What the task requires: Write out the listing exactly as it is given.
+---+
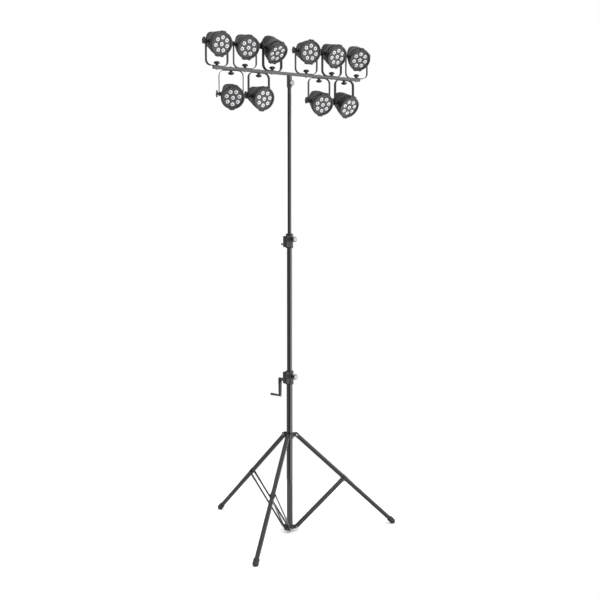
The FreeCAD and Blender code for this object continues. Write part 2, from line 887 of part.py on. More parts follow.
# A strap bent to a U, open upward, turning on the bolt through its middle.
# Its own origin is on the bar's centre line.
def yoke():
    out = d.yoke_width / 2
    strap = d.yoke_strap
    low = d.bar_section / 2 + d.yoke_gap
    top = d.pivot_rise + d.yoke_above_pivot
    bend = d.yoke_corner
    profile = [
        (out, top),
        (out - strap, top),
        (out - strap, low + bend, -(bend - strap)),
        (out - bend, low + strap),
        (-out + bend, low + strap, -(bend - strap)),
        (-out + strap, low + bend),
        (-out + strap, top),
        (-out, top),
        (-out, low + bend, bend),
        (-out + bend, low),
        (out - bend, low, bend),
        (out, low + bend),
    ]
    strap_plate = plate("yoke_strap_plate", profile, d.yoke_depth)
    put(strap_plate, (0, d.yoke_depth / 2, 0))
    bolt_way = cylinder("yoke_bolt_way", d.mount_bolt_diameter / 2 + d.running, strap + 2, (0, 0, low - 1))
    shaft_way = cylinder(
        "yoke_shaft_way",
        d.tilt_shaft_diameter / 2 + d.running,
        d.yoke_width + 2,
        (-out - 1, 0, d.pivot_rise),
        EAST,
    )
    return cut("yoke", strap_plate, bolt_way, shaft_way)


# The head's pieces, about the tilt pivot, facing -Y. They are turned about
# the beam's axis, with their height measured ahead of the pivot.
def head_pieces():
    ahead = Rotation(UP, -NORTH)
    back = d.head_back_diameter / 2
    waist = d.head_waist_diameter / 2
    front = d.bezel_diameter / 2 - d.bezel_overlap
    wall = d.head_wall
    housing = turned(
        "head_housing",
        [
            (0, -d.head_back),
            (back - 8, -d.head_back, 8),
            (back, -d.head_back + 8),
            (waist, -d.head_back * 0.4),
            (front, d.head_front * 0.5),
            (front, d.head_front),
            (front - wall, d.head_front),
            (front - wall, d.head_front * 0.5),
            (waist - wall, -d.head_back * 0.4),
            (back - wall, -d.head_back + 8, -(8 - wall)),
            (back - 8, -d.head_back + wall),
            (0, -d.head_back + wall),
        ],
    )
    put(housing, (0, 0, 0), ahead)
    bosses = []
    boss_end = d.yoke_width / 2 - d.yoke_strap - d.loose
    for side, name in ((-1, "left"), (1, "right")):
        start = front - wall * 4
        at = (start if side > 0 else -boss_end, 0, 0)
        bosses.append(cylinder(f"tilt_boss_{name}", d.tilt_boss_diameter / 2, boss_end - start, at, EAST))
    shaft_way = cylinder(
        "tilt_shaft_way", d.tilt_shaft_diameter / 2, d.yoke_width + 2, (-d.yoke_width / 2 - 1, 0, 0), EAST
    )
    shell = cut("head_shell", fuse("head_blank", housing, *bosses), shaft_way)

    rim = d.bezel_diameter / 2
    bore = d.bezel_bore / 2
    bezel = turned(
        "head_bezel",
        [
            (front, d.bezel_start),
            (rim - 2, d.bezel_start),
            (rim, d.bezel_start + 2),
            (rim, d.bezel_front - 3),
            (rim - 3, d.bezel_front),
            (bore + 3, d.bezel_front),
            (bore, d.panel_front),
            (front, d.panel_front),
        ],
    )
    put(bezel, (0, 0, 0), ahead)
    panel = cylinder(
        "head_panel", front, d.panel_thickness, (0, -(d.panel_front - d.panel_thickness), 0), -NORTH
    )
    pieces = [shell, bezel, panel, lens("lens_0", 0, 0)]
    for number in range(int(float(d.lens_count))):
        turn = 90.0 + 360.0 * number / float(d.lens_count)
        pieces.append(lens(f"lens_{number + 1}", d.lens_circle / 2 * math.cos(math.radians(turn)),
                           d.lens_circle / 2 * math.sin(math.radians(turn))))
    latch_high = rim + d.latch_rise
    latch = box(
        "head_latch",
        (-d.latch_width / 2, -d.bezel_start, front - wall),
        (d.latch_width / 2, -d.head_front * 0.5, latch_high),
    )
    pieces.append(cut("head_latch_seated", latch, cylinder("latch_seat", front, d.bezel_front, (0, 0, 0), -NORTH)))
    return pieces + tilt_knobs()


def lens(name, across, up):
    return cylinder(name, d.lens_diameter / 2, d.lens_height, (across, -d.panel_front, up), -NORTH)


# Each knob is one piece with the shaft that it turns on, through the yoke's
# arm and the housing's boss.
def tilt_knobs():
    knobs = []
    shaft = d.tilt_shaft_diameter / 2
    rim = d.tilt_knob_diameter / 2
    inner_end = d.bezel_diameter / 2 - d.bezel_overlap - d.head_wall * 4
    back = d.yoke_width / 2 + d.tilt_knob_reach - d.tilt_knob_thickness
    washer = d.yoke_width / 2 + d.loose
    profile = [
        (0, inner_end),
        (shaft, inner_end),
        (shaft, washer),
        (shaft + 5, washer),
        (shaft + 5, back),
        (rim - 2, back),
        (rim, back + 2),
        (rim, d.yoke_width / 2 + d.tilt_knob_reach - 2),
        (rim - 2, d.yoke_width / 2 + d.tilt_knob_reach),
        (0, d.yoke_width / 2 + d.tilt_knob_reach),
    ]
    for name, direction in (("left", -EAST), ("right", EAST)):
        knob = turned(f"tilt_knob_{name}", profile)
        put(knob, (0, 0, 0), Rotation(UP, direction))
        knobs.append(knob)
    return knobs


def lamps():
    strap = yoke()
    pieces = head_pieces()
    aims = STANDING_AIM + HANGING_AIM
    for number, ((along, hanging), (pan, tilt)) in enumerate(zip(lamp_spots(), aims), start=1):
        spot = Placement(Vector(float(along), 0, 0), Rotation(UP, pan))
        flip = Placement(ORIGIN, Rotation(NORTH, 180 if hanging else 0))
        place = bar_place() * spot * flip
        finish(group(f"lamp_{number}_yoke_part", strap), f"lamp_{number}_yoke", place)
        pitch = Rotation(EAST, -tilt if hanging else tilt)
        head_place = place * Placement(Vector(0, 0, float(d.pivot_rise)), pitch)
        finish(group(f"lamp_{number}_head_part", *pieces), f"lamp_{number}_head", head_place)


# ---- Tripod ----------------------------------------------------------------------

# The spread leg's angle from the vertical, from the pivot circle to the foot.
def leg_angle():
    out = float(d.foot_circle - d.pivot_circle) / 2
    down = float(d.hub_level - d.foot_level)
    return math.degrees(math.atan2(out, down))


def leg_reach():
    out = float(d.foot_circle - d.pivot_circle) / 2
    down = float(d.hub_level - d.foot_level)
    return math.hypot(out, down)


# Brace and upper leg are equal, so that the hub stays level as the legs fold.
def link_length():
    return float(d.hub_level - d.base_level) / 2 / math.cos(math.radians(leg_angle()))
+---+
Expected output:
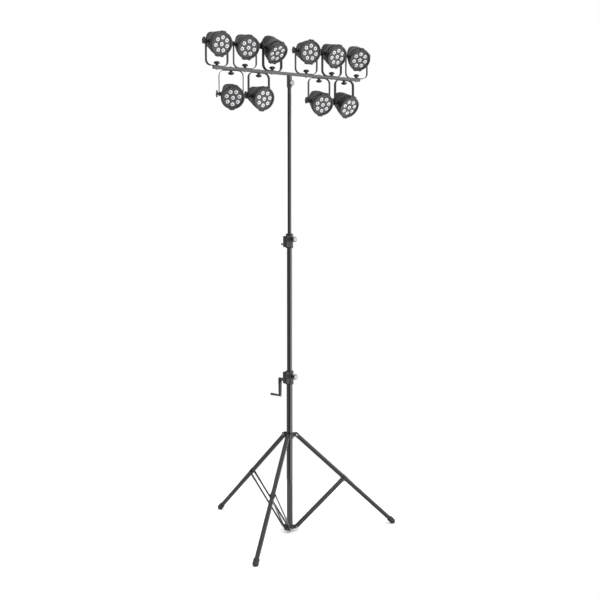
The FreeCAD and Blender code for this object continues. Write part 2, from line 887 of part.py on. More parts follow.
# A strap bent to a U, open upward, turning on the bolt through its middle.
# Its own origin is on the bar's centre line.
def yoke():
    out = d.yoke_width / 2
    strap = d.yoke_strap
    low = d.bar_section / 2 + d.yoke_gap
    top = d.pivot_rise + d.yoke_above_pivot
    bend = d.yoke_corner
    profile = [
        (out, top),
        (out - strap, top),
        (out - strap, low + bend, -(bend - strap)),
        (out - bend, low + strap),
        (-out + bend, low + strap, -(bend - strap)),
        (-out + strap, low + bend),
        (-out + strap, top),
        (-out, top),
        (-out, low + bend, bend),
        (-out + bend, low),
        (out - bend, low, bend),
        (out, low + bend),
    ]
    strap_plate = plate("yoke_strap_plate", profile, d.yoke_depth)
    put(strap_plate, (0, d.yoke_depth / 2, 0))
    bolt_way = cylinder("yoke_bolt_way", d.mount_bolt_diameter / 2 + d.running, strap + 2, (0, 0, low - 1))
    shaft_way = cylinder(
        "yoke_shaft_way",
        d.tilt_shaft_diameter / 2 + d.running,
        d.yoke_width + 2,
        (-out - 1, 0, d.pivot_rise),
        EAST,
    )
    return cut("yoke", strap_plate, bolt_way, shaft_way)


# The head's pieces, about the tilt pivot, facing -Y. They are turned about
# the beam's axis, with their height measured ahead of the pivot.
def head_pieces():
    ahead = Rotation(UP, -NORTH)
    back = d.head_back_diameter / 2
    waist = d.head_waist_diameter / 2
    front = d.bezel_diameter / 2 - d.bezel_overlap
    wall = d.head_wall
    housing = turned(
        "head_housing",
        [
            (0, -d.head_back),
            (back - 8, -d.head_back, 8),
            (back, -d.head_back + 8),
            (waist, -d.head_back * 0.4),
            (front, d.head_front * 0.5),
            (front, d.head_front),
            (front - wall, d.head_front),
            (front - wall, d.head_front * 0.5),
            (waist - wall, -d.head_back * 0.4),
            (back - wall, -d.head_back + 8, -(8 - wall)),
            (back - 8, -d.head_back + wall),
            (0, -d.head_back + wall),
        ],
    )
    put(housing, (0, 0, 0), ahead)
    bosses = []
    boss_end = d.yoke_width / 2 - d.yoke_strap - d.loose
    for side, name in ((-1, "left"), (1, "right")):
        start = front - wall * 4
        at = (start if side > 0 else -boss_end, 0, 0)
        bosses.append(cylinder(f"tilt_boss_{name}", d.tilt_boss_diameter / 2, boss_end - start, at, EAST))
    shaft_way = cylinder(
        "tilt_shaft_way", d.tilt_shaft_diameter / 2, d.yoke_width + 2, (-d.yoke_width / 2 - 1, 0, 0), EAST
    )
    shell = cut("head_shell", fuse("head_blank", housing, *bosses), shaft_way)

    rim = d.bezel_diameter / 2
    bore = d.bezel_bore / 2
    bezel = turned(
        "head_bezel",
        [
            (front, d.bezel_start),
            (rim - 2, d.bezel_start),
            (rim, d.bezel_start + 2),
            (rim, d.bezel_front - 3),
            (rim - 3, d.bezel_front),
            (bore + 3, d.bezel_front),
            (bore, d.panel_front),
            (front, d.panel_front),
        ],
    )
    put(bezel, (0, 0, 0), ahead)
    panel = cylinder(
        "head_panel", front, d.panel_thickness, (0, -(d.panel_front - d.panel_thickness), 0), -NORTH
    )
    pieces = [shell, bezel, panel, lens("lens_0", 0, 0)]
    for number in range(int(float(d.lens_count))):
        turn = 90.0 + 360.0 * number / float(d.lens_count)
        pieces.append(lens(f"lens_{number + 1}", d.lens_circle / 2 * math.cos(math.radians(turn)),
                           d.lens_circle / 2 * math.sin(math.radians(turn))))
    latch_high = rim + d.latch_rise
    latch = box(
        "head_latch",
        (-d.latch_width / 2, -d.bezel_start, front - wall),
        (d.latch_width / 2, -d.head_front * 0.5, latch_high),
    )
    pieces.append(cut("head_latch_seated", latch, cylinder("latch_seat", front, d.bezel_front, (0, 0, 0), -NORTH)))
    return pieces + tilt_knobs()


def lens(name, across, up):
    return cylinder(name, d.lens_diameter / 2, d.lens_height, (across, -d.panel_front, up), -NORTH)


# Each knob is one piece with the shaft that it turns on, through the yoke's
# arm and the housing's boss.
def tilt_knobs():
    knobs = []
    shaft = d.tilt_shaft_diameter / 2
    rim = d.tilt_knob_diameter / 2
    inner_end = d.bezel_diameter / 2 - d.bezel_overlap - d.head_wall * 4
    back = d.yoke_width / 2 + d.tilt_knob_reach - d.tilt_knob_thickness
    washer = d.yoke_width / 2 + d.loose
    profile = [
        (0, inner_end),
        (shaft, inner_end),
        (shaft, washer),
        (shaft + 5, washer),
        (shaft + 5, back),
        (rim - 2, back),
        (rim, back + 2),
        (rim, d.yoke_width / 2 + d.tilt_knob_reach - 2),
        (rim - 2, d.yoke_width / 2 + d.tilt_knob_reach),
        (0, d.yoke_width / 2 + d.tilt_knob_reach),
    ]
    for name, direction in (("left", -EAST), ("right", EAST)):
        knob = turned(f"tilt_knob_{name}", profile)
        put(knob, (0, 0, 0), Rotation(UP, direction))
        knobs.append(knob)
    return knobs


def lamps():
    strap = yoke()
    pieces = head_pieces()
    aims = STANDING_AIM + HANGING_AIM
    for number, ((along, hanging), (pan, tilt)) in enumerate(zip(lamp_spots(), aims), start=1):
        spot = Placement(Vector(float(along), 0, 0), Rotation(UP, pan))
        flip = Placement(ORIGIN, Rotation(NORTH, 180 if hanging else 0))
        place = bar_place() * spot * flip
        finish(group(f"lamp_{number}_yoke_part", strap), f"lamp_{number}_yoke", place)
        pitch = Rotation(EAST, -tilt if hanging else tilt)
        head_place = place * Placement(Vector(0, 0, float(d.pivot_rise)), pitch)
        finish(group(f"lamp_{number}_head_part", *pieces), f"lamp_{number}_head", head_place)


# ---- Tripod ----------------------------------------------------------------------

# The spread leg's angle from the vertical, from the pivot circle to the foot.
def leg_angle():
    out = float(d.foot_circle - d.pivot_circle) / 2
    down = float(d.hub_level - d.foot_level)
    return math.degrees(math.atan2(out, down))


def leg_reach():
    out = float(d.foot_circle - d.pivot_circle) / 2
    down = float(d.hub_level - d.foot_level)
    return math.hypot(out, down)


# Brace and upper leg are equal, so that the hub stays level as the legs fold.
def link_length():
    return float(d.hub_level - d.base_level) / 2 / math.cos(math.radians(leg_angle()))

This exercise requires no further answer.